**Given task:** Every entry here needs to be repeated exactly.

_ _ _ _ _

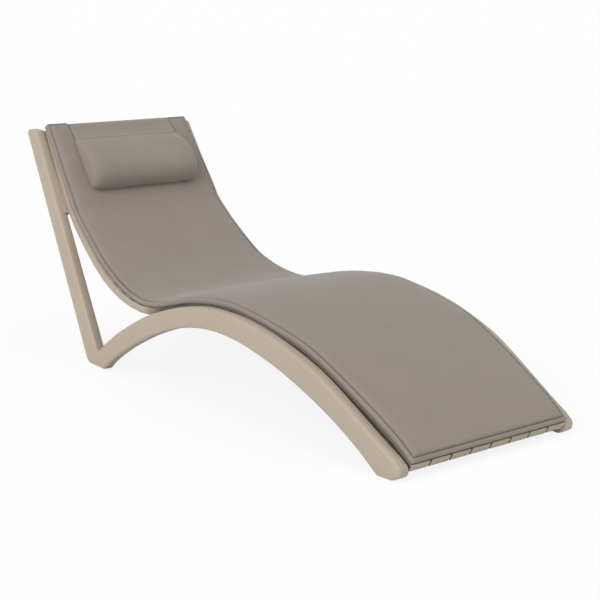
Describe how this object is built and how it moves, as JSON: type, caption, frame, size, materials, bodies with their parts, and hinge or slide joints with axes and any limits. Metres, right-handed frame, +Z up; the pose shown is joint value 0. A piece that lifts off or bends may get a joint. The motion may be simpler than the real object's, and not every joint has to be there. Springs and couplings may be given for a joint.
{
  "type": "sun lounger",
  "caption": "Wave-shaped resin sun lounger: side frames of leg and arch, curved lengthwise slats on cross bearers, a fitted fabric pad and a sliding head pillow on a weighted flap.",
  "frame": {"origin": "on the floor, in the middle of the lounger's length and width", "axes": "+Y towards the head end along the longest side, +X towards the left hand of the person lying on it, +Z up"},
  "size_m": [0.7112, 1.9079, 0.7445],
  "materials": {
    "frame_resin": "moulded beige resin with a fine matt texture",
    "slat_resin": "same beige resin as the frames, fine matt texture",
    "bearer_resin": "same beige resin, plain matt",
    "screw_steel": "plain stainless steel",
    "glide_rubber": "matt taupe rubber",
    "pad_fabric": "fine plain weave, grey taupe, matt",
    "pillow_fabric": "fine plain weave, grey taupe, matt",
    "flap_fabric": "fine plain weave, grey taupe, matt",
    "webbing": "dark woven webbing"
  },
  "bodies": {
    "lounger": {"side_frame_left": "frame_resin", "side_frame_right": "frame_resin", "seat_slat_1": "slat_resin", "seat_slat_2": "slat_resin", "seat_slat_3": "slat_resin", "seat_slat_4": "slat_resin", "seat_slat_5": "slat_resin", "seat_slat_6": "slat_resin", "seat_slat_7": "slat_resin", "seat_slat_8": "slat_resin", "foot_bearer": "bearer_resin", "shin_bearer": "bearer_resin", "knee_bearer": "bearer_resin", "thigh_bearer": "bearer_resin", "seat_bearer": "bearer_resin", "back_bearer": "bearer_resin", "head_bearer": "bearer_resin", "foot_bearer_screw_left": "screw_steel", "foot_bearer_screw_right": "screw_steel", "shin_bearer_screw_left": "screw_steel", "shin_bearer_screw_right": "screw_steel", "knee_bearer_screw_left": "screw_steel", "knee_bearer_screw_right": "screw_steel", "thigh_bearer_screw_left": "screw_steel", "thigh_bearer_screw_right": "screw_steel", "seat_bearer_screw_left": "screw_steel", "seat_bearer_screw_right": "screw_steel", "back_bearer_screw_left": "screw_steel", "back_bearer_screw_right": "screw_steel", "head_bearer_screw_left": "screw_steel", "head_bearer_screw_right": "screw_steel", "slat_1_foot_screw": "screw_steel", "slat_1_head_screw": "screw_steel", "slat_2_foot_screw": "screw_steel", "slat_2_head_screw": "screw_steel", "slat_3_foot_screw": "screw_steel", "slat_3_head_screw": "screw_steel", "slat_4_foot_screw": "screw_steel", "slat_4_head_screw": "screw_steel", "slat_5_foot_screw": "screw_steel", "slat_5_head_screw": "screw_steel", "slat_6_foot_screw": "screw_steel", "slat_6_head_screw": "screw_steel", "slat_7_foot_screw": "screw_steel", "slat_7_head_screw": "screw_steel", "slat_8_foot_screw": "screw_steel", "slat_8_head_screw": "screw_steel", "foot_glide_front_left": "glide_rubber", "foot_glide_front_right": "glide_rubber", "foot_glide_rear_left": "glide_rubber", "foot_glide_rear_right": "glide_rubber", "seat_pad": "pad_fabric", "pad_holding_band": "webbing", "pillow_flap_front": "flap_fabric", "pillow_flap_top": "flap_fabric", "pillow_flap_rear": "flap_fabric"},
    "pillow": {"head_pillow": "pillow_fabric"},
    "counterweight": {"pillow_counterweight": "flap_fabric"}
  },
  "joints": [
    {"name": "pillow_slide", "type": "slide", "parent": "lounger", "child": "pillow", "axis": [0, 0.5872, 0.8094], "range_m": [-0.045, 0.025], "deforming": ["pillow_flap_front"]},
    {"name": "counterweight_slide", "type": "slide", "parent": "lounger", "child": "counterweight", "axis": [0, 0, 1], "range_m": [-0.025, 0.045], "deforming": ["pillow_flap_rear"]}
  ],
  "couplings": [
    {"joint": "counterweight_slide", "follows": "pillow_slide", "ratio": -1}
  ]
}
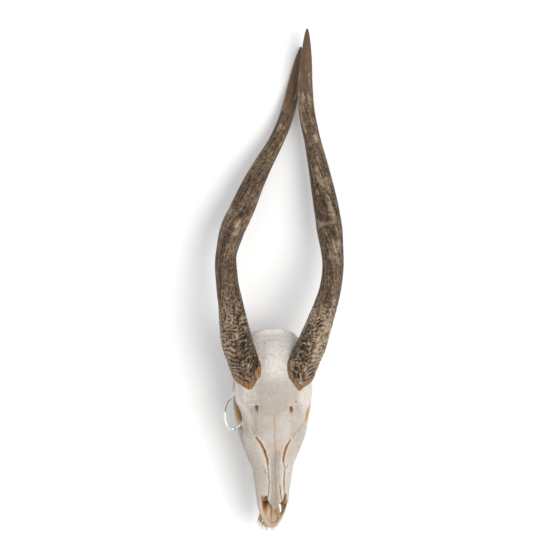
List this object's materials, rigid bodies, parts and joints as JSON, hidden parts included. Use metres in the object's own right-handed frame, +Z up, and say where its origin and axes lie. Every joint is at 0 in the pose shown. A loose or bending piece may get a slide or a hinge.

_ _ _ _ _

**Answer to this problem:**
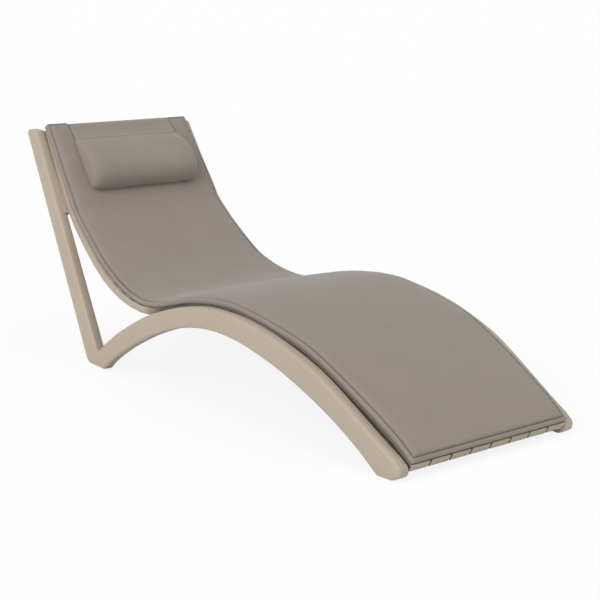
Describe how this object is built and how it moves, as JSON: type, caption, frame, size, materials, bodies with their parts, and hinge or slide joints with axes and any limits. Metres, right-handed frame, +Z up; the pose shown is joint value 0. A piece that lifts off or bends may get a joint. The motion may be simpler than the real object's, and not every joint has to be there. Springs and couplings may be given for a joint.
{
  "type": "sun lounger",
  "caption": "Wave-shaped resin sun lounger: side frames of leg and arch, curved lengthwise slats on cross bearers, a fitted fabric pad and a sliding head pillow on a weighted flap.",
  "frame": {"origin": "on the floor, in the middle of the lounger's length and width", "axes": "+Y towards the head end along the longest side, +X towards the left hand of the person lying on it, +Z up"},
  "size_m": [0.7112, 1.9079, 0.7445],
  "materials": {
    "frame_resin": "moulded beige resin with a fine matt texture",
    "slat_resin": "same beige resin as the frames, fine matt texture",
    "bearer_resin": "same beige resin, plain matt",
    "screw_steel": "plain stainless steel",
    "glide_rubber": "matt taupe rubber",
    "pad_fabric": "fine plain weave, grey taupe, matt",
    "pillow_fabric": "fine plain weave, grey taupe, matt",
    "flap_fabric": "fine plain weave, grey taupe, matt",
    "webbing": "dark woven webbing"
  },
  "bodies": {
    "lounger": {"side_frame_left": "frame_resin", "side_frame_right": "frame_resin", "seat_slat_1": "slat_resin", "seat_slat_2": "slat_resin", "seat_slat_3": "slat_resin", "seat_slat_4": "slat_resin", "seat_slat_5": "slat_resin", "seat_slat_6": "slat_resin", "seat_slat_7": "slat_resin", "seat_slat_8": "slat_resin", "foot_bearer": "bearer_resin", "shin_bearer": "bearer_resin", "knee_bearer": "bearer_resin", "thigh_bearer": "bearer_resin", "seat_bearer": "bearer_resin", "back_bearer": "bearer_resin", "head_bearer": "bearer_resin", "foot_bearer_screw_left": "screw_steel", "foot_bearer_screw_right": "screw_steel", "shin_bearer_screw_left": "screw_steel", "shin_bearer_screw_right": "screw_steel", "knee_bearer_screw_left": "screw_steel", "knee_bearer_screw_right": "screw_steel", "thigh_bearer_screw_left": "screw_steel", "thigh_bearer_screw_right": "screw_steel", "seat_bearer_screw_left": "screw_steel", "seat_bearer_screw_right": "screw_steel", "back_bearer_screw_left": "screw_steel", "back_bearer_screw_right": "screw_steel", "head_bearer_screw_left": "screw_steel", "head_bearer_screw_right": "screw_steel", "slat_1_foot_screw": "screw_steel", "slat_1_head_screw": "screw_steel", "slat_2_foot_screw": "screw_steel", "slat_2_head_screw": "screw_steel", "slat_3_foot_screw": "screw_steel", "slat_3_head_screw": "screw_steel", "slat_4_foot_screw": "screw_steel", "slat_4_head_screw": "screw_steel", "slat_5_foot_screw": "screw_steel", "slat_5_head_screw": "screw_steel", "slat_6_foot_screw": "screw_steel", "slat_6_head_screw": "screw_steel", "slat_7_foot_screw": "screw_steel", "slat_7_head_screw": "screw_steel", "slat_8_foot_screw": "screw_steel", "slat_8_head_screw": "screw_steel", "foot_glide_front_left": "glide_rubber", "foot_glide_front_right": "glide_rubber", "foot_glide_rear_left": "glide_rubber", "foot_glide_rear_right": "glide_rubber", "seat_pad": "pad_fabric", "pad_holding_band": "webbing", "pillow_flap_front": "flap_fabric", "pillow_flap_top": "flap_fabric", "pillow_flap_rear": "flap_fabric"},
    "pillow": {"head_pillow": "pillow_fabric"},
    "counterweight": {"pillow_counterweight": "flap_fabric"}
  },
  "joints": [
    {"name": "pillow_slide", "type": "slide", "parent": "lounger", "child": "pillow", "axis": [0, 0.5872, 0.8094], "range_m": [-0.045, 0.025], "deforming": ["pillow_flap_front"]},
    {"name": "counterweight_slide", "type": "slide", "parent": "lounger", "child": "counterweight", "axis": [0, 0, 1], "range_m": [-0.025, 0.045], "deforming": ["pillow_flap_rear"]}
  ],
  "couplings": [
    {"joint": "counterweight_slide", "follows": "pillow_slide", "ratio": -1}
  ]
}
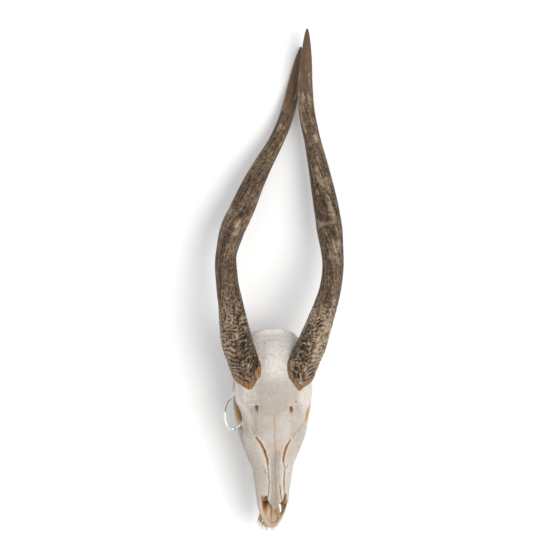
List this object's materials, rigid bodies, parts and joints as JSON, hidden parts included. Use metres in the object's own right-handed frame, +Z up, and say where its origin and axes lie. Every joint is at 0 in the pose shown. A loose or bending piece may get a slide or a hinge.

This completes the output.